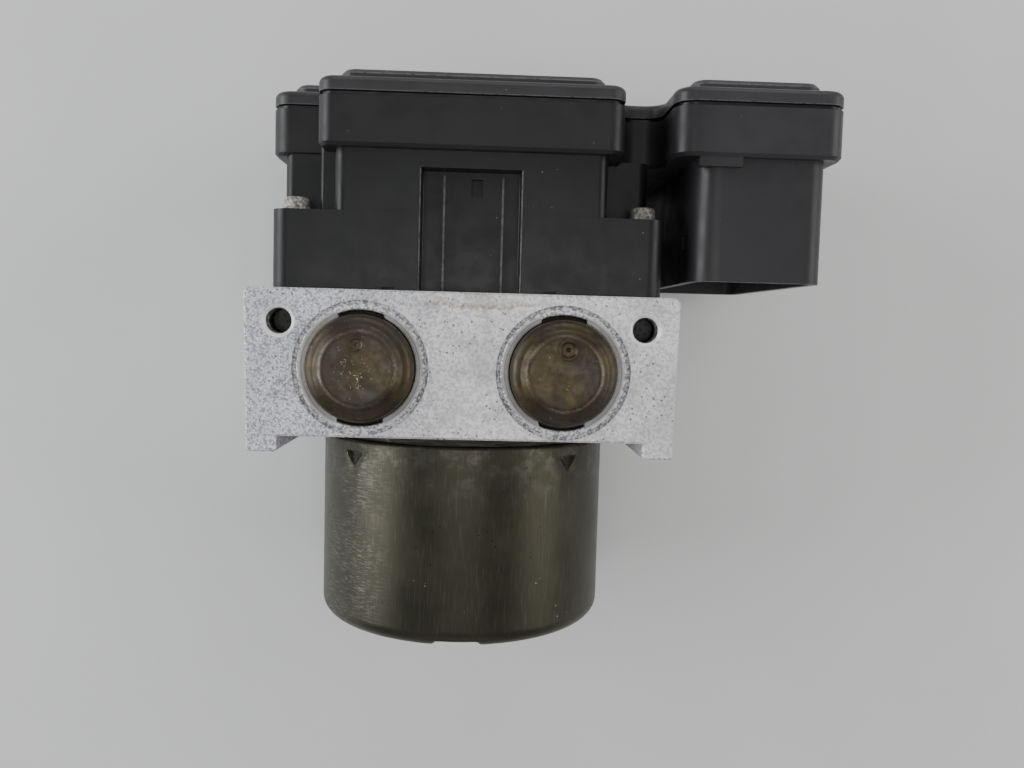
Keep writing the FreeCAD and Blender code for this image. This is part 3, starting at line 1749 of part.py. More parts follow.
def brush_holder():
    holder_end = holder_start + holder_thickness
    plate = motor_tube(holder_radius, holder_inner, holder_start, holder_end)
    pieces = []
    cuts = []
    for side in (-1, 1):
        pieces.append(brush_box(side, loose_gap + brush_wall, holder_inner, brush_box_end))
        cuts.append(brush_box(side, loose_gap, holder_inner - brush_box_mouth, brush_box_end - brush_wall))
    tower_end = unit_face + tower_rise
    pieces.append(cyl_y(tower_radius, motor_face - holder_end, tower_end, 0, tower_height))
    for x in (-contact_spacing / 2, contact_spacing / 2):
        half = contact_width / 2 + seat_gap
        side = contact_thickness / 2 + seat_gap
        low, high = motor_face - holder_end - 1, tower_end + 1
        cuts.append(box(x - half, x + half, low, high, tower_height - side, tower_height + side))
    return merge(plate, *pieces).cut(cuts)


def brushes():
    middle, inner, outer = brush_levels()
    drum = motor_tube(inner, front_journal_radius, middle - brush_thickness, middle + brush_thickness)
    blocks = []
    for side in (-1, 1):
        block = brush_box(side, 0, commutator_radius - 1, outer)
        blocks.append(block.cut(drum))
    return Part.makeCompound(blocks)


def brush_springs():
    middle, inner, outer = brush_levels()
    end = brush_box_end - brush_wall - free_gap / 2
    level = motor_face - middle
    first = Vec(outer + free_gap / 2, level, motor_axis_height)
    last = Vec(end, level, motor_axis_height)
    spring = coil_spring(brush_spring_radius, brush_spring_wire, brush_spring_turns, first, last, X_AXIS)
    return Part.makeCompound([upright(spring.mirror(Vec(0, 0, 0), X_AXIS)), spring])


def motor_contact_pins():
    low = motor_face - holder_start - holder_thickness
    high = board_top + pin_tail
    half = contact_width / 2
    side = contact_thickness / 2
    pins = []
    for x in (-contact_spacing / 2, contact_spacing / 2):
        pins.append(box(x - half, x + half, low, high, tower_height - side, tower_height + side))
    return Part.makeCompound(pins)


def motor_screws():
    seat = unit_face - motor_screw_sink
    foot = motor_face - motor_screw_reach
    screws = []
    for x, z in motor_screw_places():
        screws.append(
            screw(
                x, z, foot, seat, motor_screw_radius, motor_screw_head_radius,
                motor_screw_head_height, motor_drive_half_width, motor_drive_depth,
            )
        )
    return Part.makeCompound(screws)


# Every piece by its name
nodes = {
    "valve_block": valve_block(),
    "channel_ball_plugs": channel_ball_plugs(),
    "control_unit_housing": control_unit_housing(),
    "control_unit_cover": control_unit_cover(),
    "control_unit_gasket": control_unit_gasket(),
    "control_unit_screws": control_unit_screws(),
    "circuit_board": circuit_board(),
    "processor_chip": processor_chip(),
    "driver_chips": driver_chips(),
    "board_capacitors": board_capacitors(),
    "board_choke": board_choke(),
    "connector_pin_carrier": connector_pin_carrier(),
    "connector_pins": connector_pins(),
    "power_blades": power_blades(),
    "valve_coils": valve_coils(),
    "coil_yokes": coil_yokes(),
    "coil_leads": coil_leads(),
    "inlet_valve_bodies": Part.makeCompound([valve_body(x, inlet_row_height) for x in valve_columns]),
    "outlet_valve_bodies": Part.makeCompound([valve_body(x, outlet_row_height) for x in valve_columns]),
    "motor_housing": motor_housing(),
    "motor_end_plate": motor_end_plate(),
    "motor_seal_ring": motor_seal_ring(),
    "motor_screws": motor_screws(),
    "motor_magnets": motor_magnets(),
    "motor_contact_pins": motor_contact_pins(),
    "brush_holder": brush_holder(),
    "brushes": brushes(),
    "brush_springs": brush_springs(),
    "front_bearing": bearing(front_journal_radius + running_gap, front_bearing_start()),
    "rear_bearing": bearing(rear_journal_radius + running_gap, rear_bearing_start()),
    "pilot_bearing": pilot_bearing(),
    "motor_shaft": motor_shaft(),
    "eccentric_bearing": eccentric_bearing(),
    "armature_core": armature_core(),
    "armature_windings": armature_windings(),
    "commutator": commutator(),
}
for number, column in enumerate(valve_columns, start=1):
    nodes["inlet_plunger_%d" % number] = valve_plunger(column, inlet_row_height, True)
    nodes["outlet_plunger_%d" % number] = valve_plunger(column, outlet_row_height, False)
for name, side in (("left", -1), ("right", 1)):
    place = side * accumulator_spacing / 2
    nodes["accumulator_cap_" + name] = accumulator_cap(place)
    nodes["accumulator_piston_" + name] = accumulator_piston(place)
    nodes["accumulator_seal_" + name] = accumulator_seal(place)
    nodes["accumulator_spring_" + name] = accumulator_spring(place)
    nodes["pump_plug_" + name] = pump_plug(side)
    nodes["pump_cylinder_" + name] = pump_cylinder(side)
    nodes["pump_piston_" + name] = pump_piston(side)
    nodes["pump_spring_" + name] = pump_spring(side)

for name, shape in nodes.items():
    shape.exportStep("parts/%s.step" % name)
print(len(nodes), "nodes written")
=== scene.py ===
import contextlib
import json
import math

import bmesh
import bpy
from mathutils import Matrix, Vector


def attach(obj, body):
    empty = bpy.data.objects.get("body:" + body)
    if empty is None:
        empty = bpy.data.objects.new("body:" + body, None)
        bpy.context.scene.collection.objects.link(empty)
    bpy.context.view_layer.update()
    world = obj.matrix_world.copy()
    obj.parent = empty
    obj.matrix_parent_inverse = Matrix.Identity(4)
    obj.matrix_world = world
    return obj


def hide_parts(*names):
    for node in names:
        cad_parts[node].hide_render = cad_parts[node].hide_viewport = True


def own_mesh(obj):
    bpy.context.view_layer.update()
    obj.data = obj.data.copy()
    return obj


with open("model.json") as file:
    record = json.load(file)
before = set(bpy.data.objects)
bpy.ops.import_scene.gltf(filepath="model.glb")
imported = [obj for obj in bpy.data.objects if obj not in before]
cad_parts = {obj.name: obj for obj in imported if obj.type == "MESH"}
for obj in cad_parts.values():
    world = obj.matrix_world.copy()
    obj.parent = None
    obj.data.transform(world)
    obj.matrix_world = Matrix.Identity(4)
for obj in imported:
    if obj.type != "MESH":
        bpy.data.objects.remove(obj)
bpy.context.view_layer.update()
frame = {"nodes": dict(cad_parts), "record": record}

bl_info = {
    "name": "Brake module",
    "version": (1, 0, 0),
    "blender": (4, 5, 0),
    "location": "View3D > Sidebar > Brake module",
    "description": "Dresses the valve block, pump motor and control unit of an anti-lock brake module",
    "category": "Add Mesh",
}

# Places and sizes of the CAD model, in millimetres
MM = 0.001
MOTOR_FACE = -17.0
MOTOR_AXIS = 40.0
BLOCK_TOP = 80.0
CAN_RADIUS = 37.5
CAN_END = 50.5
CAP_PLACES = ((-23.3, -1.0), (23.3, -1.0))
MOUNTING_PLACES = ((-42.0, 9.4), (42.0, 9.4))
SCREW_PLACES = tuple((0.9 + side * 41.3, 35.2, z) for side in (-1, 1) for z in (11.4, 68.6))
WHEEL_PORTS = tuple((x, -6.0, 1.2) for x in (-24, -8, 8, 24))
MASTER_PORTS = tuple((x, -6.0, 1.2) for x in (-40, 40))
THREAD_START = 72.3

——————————

## Description of the task
Exactly repeat the lines running from the top of the listing to the line bearing "0), X_AXIS)), spring])", both of those lines included, and only them.

## Expected answer
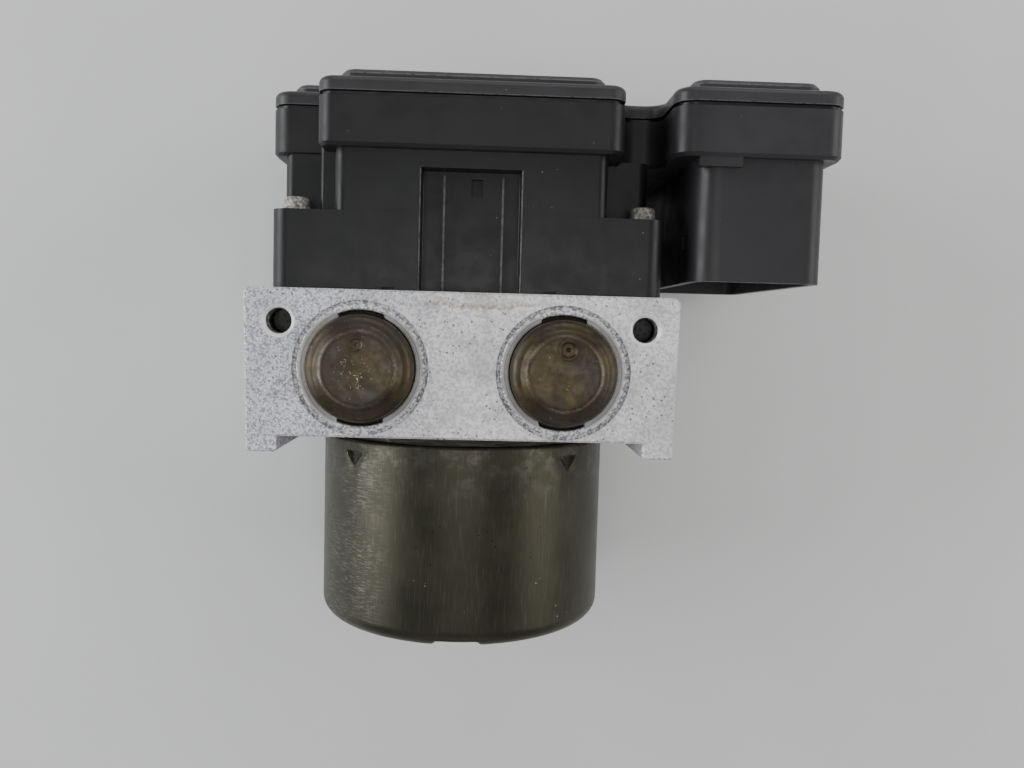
Keep writing the FreeCAD and Blender code for this image. This is part 3, starting at line 1749 of part.py. More parts follow.
def brush_holder():
    holder_end = holder_start + holder_thickness
    plate = motor_tube(holder_radius, holder_inner, holder_start, holder_end)
    pieces = []
    cuts = []
    for side in (-1, 1):
        pieces.append(brush_box(side, loose_gap + brush_wall, holder_inner, brush_box_end))
        cuts.append(brush_box(side, loose_gap, holder_inner - brush_box_mouth, brush_box_end - brush_wall))
    tower_end = unit_face + tower_rise
    pieces.append(cyl_y(tower_radius, motor_face - holder_end, tower_end, 0, tower_height))
    for x in (-contact_spacing / 2, contact_spacing / 2):
        half = contact_width / 2 + seat_gap
        side = contact_thickness / 2 + seat_gap
        low, high = motor_face - holder_end - 1, tower_end + 1
        cuts.append(box(x - half, x + half, low, high, tower_height - side, tower_height + side))
    return merge(plate, *pieces).cut(cuts)


def brushes():
    middle, inner, outer = brush_levels()
    drum = motor_tube(inner, front_journal_radius, middle - brush_thickness, middle + brush_thickness)
    blocks = []
    for side in (-1, 1):
        block = brush_box(side, 0, commutator_radius - 1, outer)
        blocks.append(block.cut(drum))
    return Part.makeCompound(blocks)


def brush_springs():
    middle, inner, outer = brush_levels()
    end = brush_box_end - brush_wall - free_gap / 2
    level = motor_face - middle
    first = Vec(outer + free_gap / 2, level, motor_axis_height)
    last = Vec(end, level, motor_axis_height)
    spring = coil_spring(brush_spring_radius, brush_spring_wire, brush_spring_turns, first, last, X_AXIS)
    return Part.makeCompound([upright(spring.mirror(Vec(0, 0, 0), X_AXIS)), spring])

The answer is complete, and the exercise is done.